REQUEST -
Tally the lines that contain the string "bodies" and give the number by itself.

MATERIAL PROVIDED -
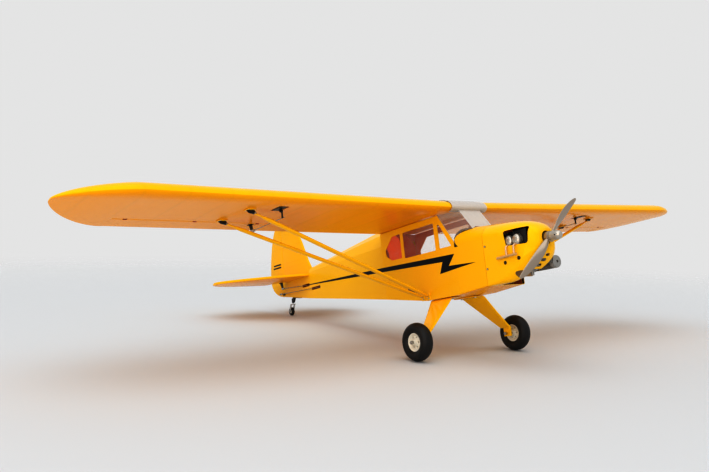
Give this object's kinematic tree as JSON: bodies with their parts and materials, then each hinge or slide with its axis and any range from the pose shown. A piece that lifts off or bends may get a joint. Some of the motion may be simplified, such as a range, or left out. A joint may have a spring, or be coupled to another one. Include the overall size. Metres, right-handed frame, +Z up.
{
  "type": "radio-controlled high-wing airplane",
  "caption": "Radio-controlled high-wing monoplane with V struts, cowled engine, film-covered wing and tail, balloon tyres and steerable tail wheel, parked on its wheels",
  "frame": {"origin": "on the ground under the centre of the bounding box, aeroplane parked on its three wheels", "axes": "+X towards the nose, +Y to port along the span, +Z up; the nose is pitched up by the tail-wheel stance"},
  "size_m": [1.3234, 2.0296, 0.4141],
  "materials": {
    "film": "gloss",
    "cowl_paint": "gloss",
    "clear": "clear",
    "wood": "matte",
    "black_nylon": "satin",
    "white_nylon": "satin",
    "steel": "satin",
    "alloy": "cast",
    "strut_paint": "gloss",
    "prop_finish": "satin metallic",
    "rubber": "matte",
    "servo_case": "matte",
    "tank_plastic": "translucent",
    "panel_black": "satin"
  },
  "bodies": {
    "airframe": {"axles": "steel", "carburettor": "alloy", "cowl": "cowl_paint", "crankcase": "alloy", "cylinder": "alloy", "dummy_engine": "alloy", "engine_mount": "black_nylon", "fin": "film", "front_strut_left": "strut_paint", "front_strut_right": "strut_paint", "fuel_tank": "tank_plastic", "fuselage": "film", "fuselage_frame": "wood", "gear_leg_left": "strut_paint", "gear_leg_right": "strut_paint", "hinges": "white_nylon", "instrument_panel": "panel_black", "muffler": "alloy", "radio_gear": "servo_case", "rear_strut_left": "strut_paint", "rear_strut_right": "strut_paint", "screws": "steel", "servos": "servo_case", "side_windows": "clear", "stabiliser": "film", "strut_fittings": "black_nylon", "tail_bracket": "black_nylon", "windscreen": "clear", "wing_frame": "wood", "wing_left": "film", "wing_right": "film"},
    "prop": {"crankshaft": "steel", "propeller": "prop_finish", "spinner_nut": "alloy"},
    "wheel_left": {"hub_left": "white_nylon", "tyre_left": "rubber"},
    "wheel_right": {"hub_right": "white_nylon", "tyre_right": "rubber"},
    "tail_steer": {"tail_fork": "steel"},
    "tail_roller": {"tail_wheel": "rubber"},
    "rudder_turn": {"rudder": "film", "rudder_horn": "black_nylon"},
    "elevator_turn": {"elevator": "film", "elevator_horn": "black_nylon"},
    "aileron_left_turn": {"aileron_left": "film", "aileron_horn_left": "black_nylon"},
    "aileron_right_turn": {"aileron_right": "film", "aileron_horn_right": "black_nylon"},
    "aileron_servo_left": {"aileron_servo_arm_left": "black_nylon"},
    "aileron_servo_right": {"aileron_servo_arm_right": "black_nylon"},
    "elevator_servo": {"elevator_servo_arm": "black_nylon"},
    "rudder_servo": {"rudder_servo_arm": "black_nylon"},
    "throttle_servo": {"throttle_servo_arm": "black_nylon"},
    "aileron_rod_left": {"aileron_pushrod_left": "steel"},
    "aileron_rod_right": {"aileron_pushrod_right": "steel"},
    "elevator_rod": {"elevator_pushrod": "steel"},
    "rudder_rod": {"rudder_pushrod": "steel"},
    "throttle_rod": {"throttle_pushrod": "steel"},
    "carburettor_barrel": {"throttle_arm": "steel"},
    "switch_slider": {"radio_switch": "black_nylon"}
  },
  "joints": [
    {"name": "prop_spin", "type": "hinge", "parent": "airframe", "child": "prop", "pos_m": [0.62623, 0, 0.31723], "axis": [0.9764, 0, 0.2161], "continuous": true},
    {"name": "wheel_left_spin", "type": "hinge", "parent": "airframe", "child": "wheel_left", "pos_m": [0.37047, 0.174, 0.0475], "axis": [0, 1, 0], "continuous": true},
    {"name": "wheel_right_spin", "type": "hinge", "parent": "airframe", "child": "wheel_right", "pos_m": [0.37047, -0.174, 0.0475], "axis": [0, 1, 0], "continuous": true},
    {"name": "rudder_hinge", "type": "hinge", "parent": "airframe", "child": "rudder_turn", "pos_m": [-0.57266, 0, 0.16714], "axis": [-0.2161, 0, 0.9764], "range_deg": [-25, 25]},
    {"name": "tail_steer_turn", "type": "hinge", "parent": "airframe", "child": "tail_steer", "pos_m": [-0.50659, 0, 0.05374], "axis": [-0.2161, 0, 0.9764], "range_deg": [-25, 25]},
    {"name": "tail_roller_spin", "type": "hinge", "parent": "tail_steer", "child": "tail_roller", "pos_m": [-0.51266, 0, 0.0145], "axis": [0, 1, 0], "continuous": true},
    {"name": "rudder_rod_slide", "type": "slide", "parent": "airframe", "child": "rudder_rod", "axis": [0.9764, 0, 0.2161], "range_m": [-0.0096, 0.0096]},
    {"name": "rudder_servo_turn", "type": "hinge", "parent": "airframe", "child": "rudder_servo", "pos_m": [0.27234, -0.026, 0.22253], "axis": [-0.2161, 0, 0.9764], "range_deg": [-46, 46]},
    {"name": "elevator_hinge", "type": "hinge", "parent": "airframe", "child": "elevator_turn", "pos_m": [-0.54808, 0, 0.11625], "axis": [0, 1, 0], "range_deg": [-25, 25]},
    {"name": "elevator_rod_slide", "type": "slide", "parent": "airframe", "child": "elevator_rod", "axis": [0.9764, 0, 0.2161], "range_m": [-0.011, 0.011]},
    {"name": "elevator_servo_turn", "type": "hinge", "parent": "airframe", "child": "elevator_servo", "pos_m": [0.20399, -0.01, 0.20741], "axis": [-0.2161, 0, 0.9764], "range_deg": [-53, 53]},
    {"name": "aileron_left_hinge", "type": "hinge", "parent": "airframe", "child": "aileron_left_turn", "pos_m": [0.13296, 0.66474, 0.34043], "axis": [-0.0041, 0.9998, 0.017], "range_deg": [-20, 20]},
    {"name": "aileron_right_hinge", "type": "hinge", "parent": "airframe", "child": "aileron_right_turn", "pos_m": [0.13296, -0.66474, 0.34043], "axis": [0.0041, 0.9998, -0.017], "range_deg": [-20, 20]},
    {"name": "aileron_rod_left_slide", "type": "slide", "parent": "airframe", "child": "aileron_rod_left", "axis": [0.9725, 0, 0.2331], "range_m": [-0.0094, 0.0094]},
    {"name": "aileron_rod_right_slide", "type": "slide", "parent": "airframe", "child": "aileron_rod_right", "axis": [0.9725, 0, 0.2331], "range_m": [-0.0094, 0.0094]},
    {"name": "aileron_servo_left_turn", "type": "hinge", "parent": "airframe", "child": "aileron_servo_left", "pos_m": [0.2857, 0.51399, 0.36081], "axis": [-0.0041, 0.9998, 0.017], "range_deg": [-39, 39]},
    {"name": "aileron_servo_right_turn", "type": "hinge", "parent": "airframe", "child": "aileron_servo_right", "pos_m": [0.2857, -0.51399, 0.36081], "axis": [0.0041, 0.9998, -0.017], "range_deg": [-39, 39]},
    {"name": "throttle_turn", "type": "hinge", "parent": "airframe", "child": "carburettor_barrel", "pos_m": [0.60028, 0.02, 0.2864], "axis": [0, 1, 0], "range_deg": [-40, 40]},
    {"name": "throttle_rod_slide", "type": "slide", "parent": "airframe", "child": "throttle_rod", "axis": [0.9764, 0, 0.2161], "range_m": [-0.00838, 0.00838]},
    {"name": "throttle_servo_turn", "type": "hinge", "parent": "airframe", "child": "throttle_servo", "pos_m": [0.31139, 0.0185, 0.23117], "axis": [-0.2161, 0, 0.9764], "range_deg": [-41, 41]},
    {"name": "switch_slide", "type": "slide", "parent": "airframe", "child": "switch_slider", "axis": [0.9764, 0, 0.2161], "range_m": [0, 0.005]}
  ],
  "couplings": [
    {"joint": "tail_steer_turn", "follows": "rudder_hinge", "ratio": 1},
    {"joint": "rudder_rod_slide", "follows": "rudder_hinge", "m_per_rad": 0.022},
    {"joint": "rudder_servo_turn", "follows": "rudder_hinge", "ratio": 1.8333},
    {"joint": "elevator_rod_slide", "follows": "elevator_hinge", "m_per_rad": -0.025},
    {"joint": "elevator_servo_turn", "follows": "elevator_hinge", "ratio": -2.0833},
    {"joint": "aileron_right_hinge", "follows": "aileron_left_hinge", "ratio": -1},
    {"joint": "aileron_rod_left_slide", "follows": "aileron_left_hinge", "m_per_rad": -0.026846},
    {"joint": "aileron_rod_right_slide", "follows": "aileron_left_hinge", "m_per_rad": 0.026846},
    {"joint": "aileron_servo_left_turn", "follows": "aileron_left_hinge", "ratio": 1.9176},
    {"joint": "aileron_servo_right_turn", "follows": "aileron_left_hinge", "ratio": -1.9176},
    {"joint": "throttle_turn", "follows": "throttle_rod_slide", "rad_per_m": 83.333},
    {"joint": "throttle_servo_turn", "follows": "throttle_rod_slide", "rad_per_m": -83.333}
  ]
}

FINISHED EXERCISE -
2